Es gibt Zelte, die kann man nicht betreten, ohne gründlich abgecheckt zu werden. Meist von Personen, die sich sehr bemühen, alterslos zu erscheinen und bei denen einem sofort das Wort „Schickeria“ einfällt. Und genauso aus der Zeit gefallen, Monaco-Franze-münchnerisch und rührend altmodisch wirkt ihre Attitüde.

Aber auf dem Maschseefest legt ja auch immer noch Bodo Linnemann auf – mit 81. Der hat seine legendäre Mini-Disko „Casa Blanca“ zwar schon vor sechs Jahren geschlossen, davor und danach aber so eifrig an der eigenen Legendenbildung gestrickt, dass ihm bis heute keiner das Wasser reichen kann.

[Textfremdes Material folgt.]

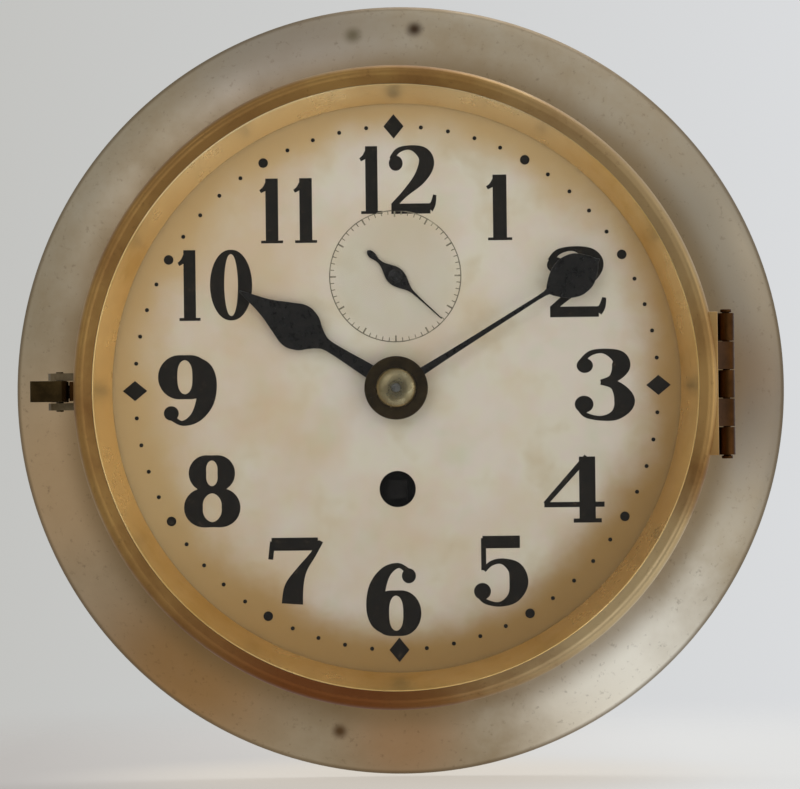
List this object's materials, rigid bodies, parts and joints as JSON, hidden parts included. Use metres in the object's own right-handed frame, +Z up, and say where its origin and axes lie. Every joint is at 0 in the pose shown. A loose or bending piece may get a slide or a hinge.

Immerhin: Keith Richards! Grace Jones! Und noch ganz viele andere sollen zu seinen Gästen gehört haben, jedenfalls wird er nicht müde, das zu erzählen. Früher kündeten im Casa auch Fotos an der Wand davon. Er sieht erstaunlich gut aus für das jahrzehntelange Nachtleben und all die Exzesse, die er in seinen Büchern beschreibt. So gut, dass wir uns in einem betrunkenen Anfall von hässlichem Kulturpessimismus fragen, ob es das wohl in Zukunft noch geben wird, solche Originale. Oder ob etwa diese konservativen Knilche recht haben, die meinen, bald gäbe es ja nur noch vegan lebende Antialkoholiker, die sich den ganzen Tag damit beschäftigen, höchst achtsam frisch entdeckte Empfindsamkeiten zu pflegen.

Aber das ist natürlich Quatsch, schon zwei Ecken weiter kündet kotzendes Jungvolk davon, dass der menschenalte Hang zum Rausch so schnell nicht abzuschütteln ist. Es wechseln bloß die Substanzen und die Begleitmusik. Und den Bodo kannte in dem Alter ja auch noch keine Sau.